AVAILABLE RECORDS —
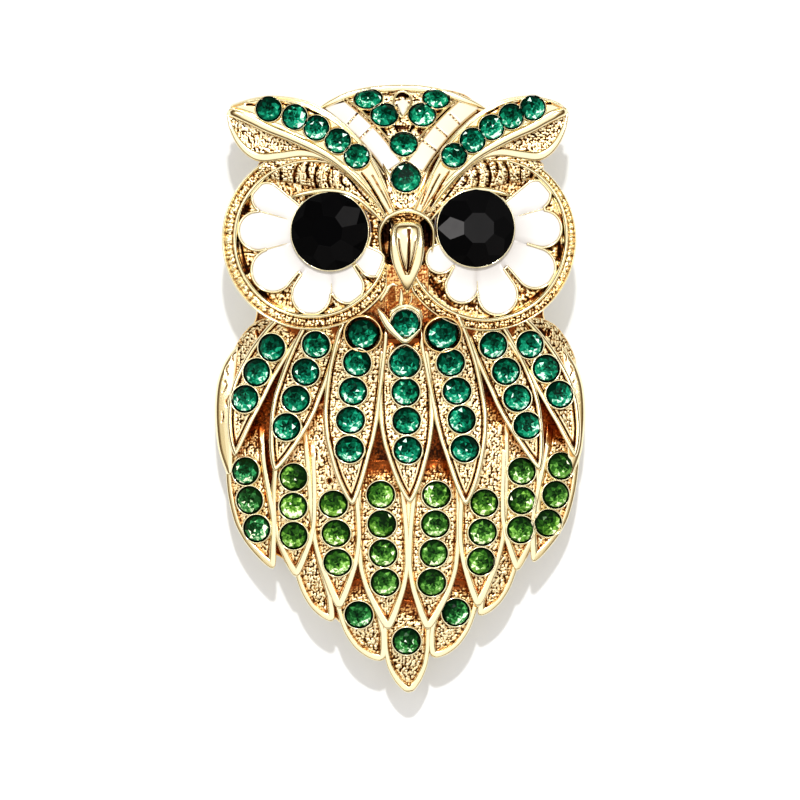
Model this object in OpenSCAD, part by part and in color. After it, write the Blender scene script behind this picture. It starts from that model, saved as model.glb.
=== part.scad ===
// Owl brooch: one domed, hollow-backed casting with feather, brow and face relief, set with faceted
// stones and enamel, and a bar pin in the back. It lies on its back with its face up: +Y to the crown.

/* [Overall] */
// Width across the wings
body_w = 37.2; // [34:0.2:41]
// Length from the crown to the tail tip
body_l = 60.9; // [56:0.5:67]
// Height of the shell at its edge, above the surface that it lies on
edge_h = 3.0; // [2.5:0.1:4]
// Rise of the dome from its edge to the breast
dome_h = 4.2; // [3.6:0.1:5]
// Further rise of the head
head_h = 3.6; // [3.2:0.1:4.2]
// Thickness of the cast shell
wall = 1.3; // [1.1:0.1:1.6]

/* [Feathers] */
// Width of the polished rim of a feather
rim_w = 0.38; // [0.3:0.02:0.5]
// Height of that rim above the feather's floor
rim_h = 0.45; // [0.3:0.05:0.6]
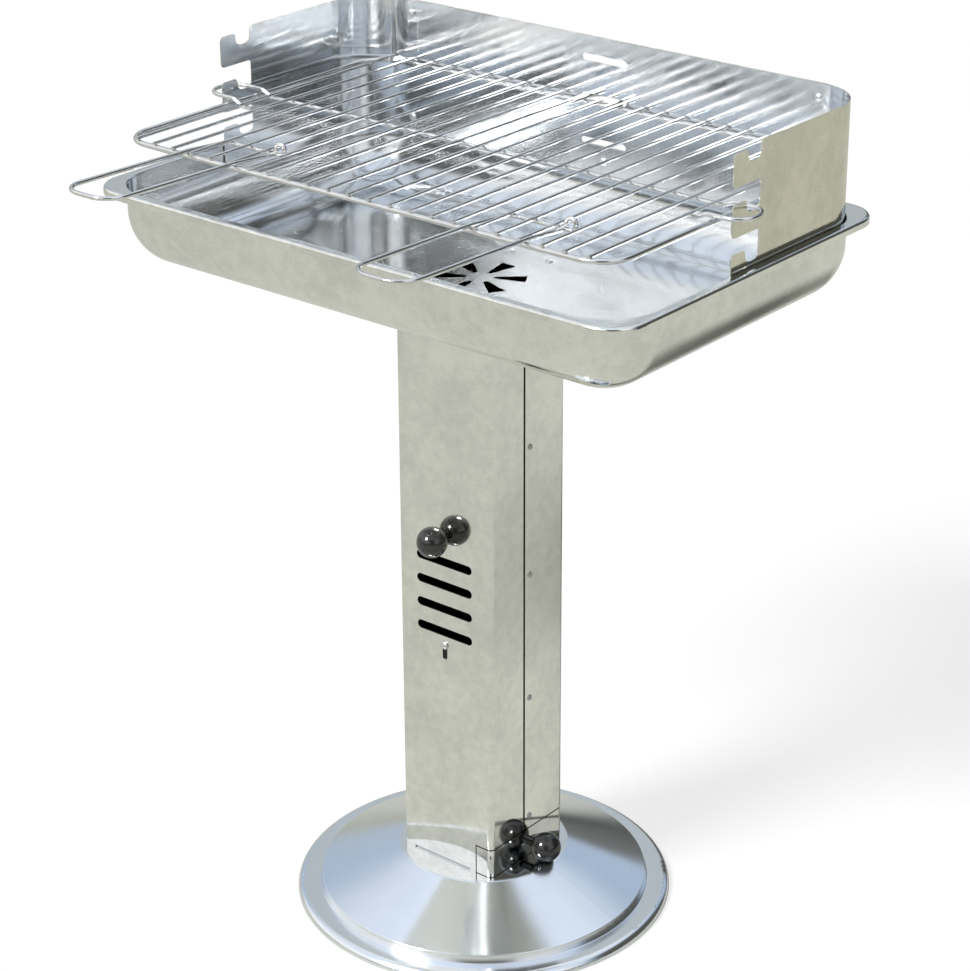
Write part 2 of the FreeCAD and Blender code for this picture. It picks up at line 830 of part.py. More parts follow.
def grid_handle(side):
    """A long wire loop over the front of the frame, hooked under the bars, its end curled to an eye."""
    bars_x = sorted((side * handle_first_bar * bar_pitch, side * handle_last_bar * bar_pitch))
    left = bars_x[0] - handle_leg_gap
    leg = bars_x[1] + handle_leg_gap
    rear_z = cross_height
    slope = (over_frame - rear_z) / (handle_rear - grid_front)
    tip_z = over_frame + handle_rise
    eye_x = leg + eye_radius + cross_wire
    eye_z = rear_z + eye_radius

    def on_eye(degrees):
        a = math.radians(degrees)
        return vec(eye_x + eye_radius * math.cos(a), handle_rear, eye_z + eye_radius * math.sin(a))

    eye = Part.Arc(on_eye(eye_turn - 90), on_eye(eye_turn / 2 - 90), on_eye(-90)).toShape()
    stop = handle_rear - 2 * cross_wire - touch
    leg_end = vec(leg, stop, rear_z + slope * (handle_rear - stop))
    points = [vec(eye_x, handle_rear, rear_z), vec(left, handle_rear, rear_z),
              vec(left, grid_front, over_frame), vec(left, handle_tip, tip_z), vec(leg, handle_tip, tip_z),
              vec(leg, grid_front, over_frame), leg_end]
    radii = [0, handle_rear_bend, handle_kink_bend, handle_tip_bend, handle_tip_bend, handle_kink_bend, 0]
    return tube([eye] + rounded_edges(points, radii), cross_wire)


def build():
    foot_bolts = [bolt(place, up, sheet + base_sheet) for place in foot_screw_places()]
    bowl_bolts = [bolt(place, up, 2 * sheet) for place in bowl_screw_places()]
    upper_bolts = screen_bolts()
    lower_bolts = fixing_bolts()
    guide_screw, guide_nut = damper_guide()
    wing = screen_wing()
    runner = drawer_runner()

    add("base_plate", base_plate())
    add("base_screws", *[pair[0] for pair in foot_bolts])
    add("base_nuts", *[pair[1] for pair in foot_bolts])
    add("column_front_shell", front_shell())
    add("column_rear_shell", rear_shell())
    add("column_seam_screws", *seam_screws())
    add("drawer_runner_front", runner)
    add("drawer_runner_rear", mirrored(runner, back))
    add("fire_bowl", fire_bowl())
    add("bowl_screws", *[pair[0] for pair in bowl_bolts])
    add("bowl_nuts", *[pair[1] for pair in bowl_bolts])
    add("windscreen_back", screen_back())
    add("windscreen_right_wing", wing)
    add("windscreen_left_wing", mirrored(wing, right))
    add("windscreen_joining_screws", *[pair[0] for pair in upper_bolts])
    add("windscreen_joining_nuts", *[pair[1] for pair in upper_bolts])
    add("windscreen_fixing_screws", *[pair[0] for pair in lower_bolts])
    add("windscreen_fixing_nuts", *[pair[1] for pair in lower_bolts])
    add("damper_shutter", shutter())
    add("damper_knob", damper_knob())
    add("damper_knob_screw", damper_knob_screw())
    add("damper_guide_screw", guide_screw)
    add("damper_guide_nut", guide_nut)
    add("ash_drawer_front", drawer_front())
    add("ash_drawer_tray", drawer_tray())
    add("ash_drawer_knob", ball_knob(drawer_knob_seat(), right, drawer_knob_neck))
    add("ash_drawer_knob_screw", drawer_knob_screw())
    add("grid_frame", grid_frame())
    add("grid_bars", *grid_bars())
    add("grid_cross_wire", grid_cross_wire())
    add("grid_tongue", grid_tongue())
    add("grid_handle_left", grid_handle(-1))
    add("grid_handle_right", grid_handle(1))


build()
os.makedirs("parts", exist_ok=True)
for name, shape in nodes.items():
    shape.exportStep("parts/" + name + ".step")
    print(name, "solids", len(shape.Solids), "valid", shape.isValid(), "volume", round(shape.Volume, 1))
print("the column's axis stands at y =", round(-middle_y, 3))
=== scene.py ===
"""Looks of a free-standing stainless steel pedestal grill: finishes, fittings, welds, light and camera."""
import math

import bpy
import numpy as np
from mathutils import Matrix, Vector


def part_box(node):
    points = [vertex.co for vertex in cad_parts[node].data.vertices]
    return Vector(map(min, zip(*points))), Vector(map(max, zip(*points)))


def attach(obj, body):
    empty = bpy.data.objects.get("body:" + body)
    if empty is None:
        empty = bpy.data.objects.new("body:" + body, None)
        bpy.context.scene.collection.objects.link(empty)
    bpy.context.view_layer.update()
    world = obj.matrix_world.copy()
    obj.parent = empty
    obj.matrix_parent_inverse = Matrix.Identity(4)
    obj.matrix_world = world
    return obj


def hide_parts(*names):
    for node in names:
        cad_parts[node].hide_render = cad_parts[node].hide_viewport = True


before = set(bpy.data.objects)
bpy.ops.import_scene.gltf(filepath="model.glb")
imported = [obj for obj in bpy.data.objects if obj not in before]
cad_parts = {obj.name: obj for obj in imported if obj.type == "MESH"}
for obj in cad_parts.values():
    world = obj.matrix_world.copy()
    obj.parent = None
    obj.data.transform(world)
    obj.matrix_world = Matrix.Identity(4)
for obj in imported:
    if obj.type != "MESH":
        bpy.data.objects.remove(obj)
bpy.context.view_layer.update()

bl_info = {
    "name": "Pedestal grill looks",
    "version": (1, 0, 0),
    "blender": (4, 5, 0),
    "location": "View3D > Sidebar > Grill",
    "description": "Finishes, fittings, welds, light and camera for a steel pedestal grill",
    "category": "Object",
}

# CAD pieces by finish
COLUMN_STEEL_NODES = ("column_front_shell", "ash_drawer_front")
SCREEN_NODES = ("windscreen_back", "windscreen_left_wing", "windscreen_right_wing")
WIRE_NODES = ("grid_frame", "grid_bars", "grid_cross_wire", "grid_tongue", "grid_handle_left",
              "grid_handle_right")
KNOB_NODES = ("damper_knob", "ash_drawer_knob")
INNER_STEEL_NODES = ("drawer_runner_front", "drawer_runner_rear", "damper_shutter")
FASTENER_ENDINGS = ("screw", "screws", "nut", "nuts")

# Places from the frame, and sizes of the CAD pieces that their boxes don't give, in metres
BOWL_LOW, BOWL_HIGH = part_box("fire_bowl")
BASE_LOW, BASE_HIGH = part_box("base_plate")
AXIS_Y = (BASE_LOW.y + BASE_HIGH.y) / 2
PLATEAU_RADIUS = 0.078
BAR_COUNT = 23
FRAME_CORNER_RADIUS = 0.030
CROSS_WIRE_RADIUS = 0.002
HEAD_RADIUS = 0.0036
HEAD_HEIGHT = 0.0022
SHANK_RADIUS = 0.002
NUT_FLATS = 0.007
NUT_CORNER_RADIUS = NUT_FLATS / math.sqrt(3)
NUT_HEIGHT = 0.003
THREAD_PLAY = 0.00005
SEAM_HEAD_RADIUS = 0.003
SEAM_HEAD_HEIGHT = 0.0015
SEAM_SHANK_RADIUS = 0.0016
SEAM_SCREW_LENGTH = 0.0065
SEAM_SCREWS_A_SIDE = 5
JOINING_SCREWS = 2
FIXING_SCREWS = 3

# The fittings' fine forms, as shares of their sizes
HEAD_RINGS = np.concatenate([np.linspace(0.02, 0.75, 14), np.linspace(0.82, 1.0, 4)])
CROWN_FALL = 0.6
THREAD_START = 0.08
TIP_RADIUS = 0.6
TROUGH_FLOOR = 1.4
TROUGH_END_SLOPE = 3
CHAMFER_RADIUS = 1.02
CHAMFER_SLOPE = 0.5
BORE_LIP = 0.15
BEAD_WIDTH = 0.95
BEAD_HEIGHT = 0.55

# Steps in one pitch of the thread, the open angle at a bead's pole, the mould lines in metres, and the
# angle in degrees below which an edge is smooth, where all edges are
THREAD_STEPS = 6
BEAD_POLE_GAP = 0.2
MOULD_LINE_RADIUS = 0.00007
MOULD_LINE_SINK = 0.00003
ALL_SMOOTH = 180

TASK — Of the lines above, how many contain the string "None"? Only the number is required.

SOLUTION TO THE PROBLEM — 3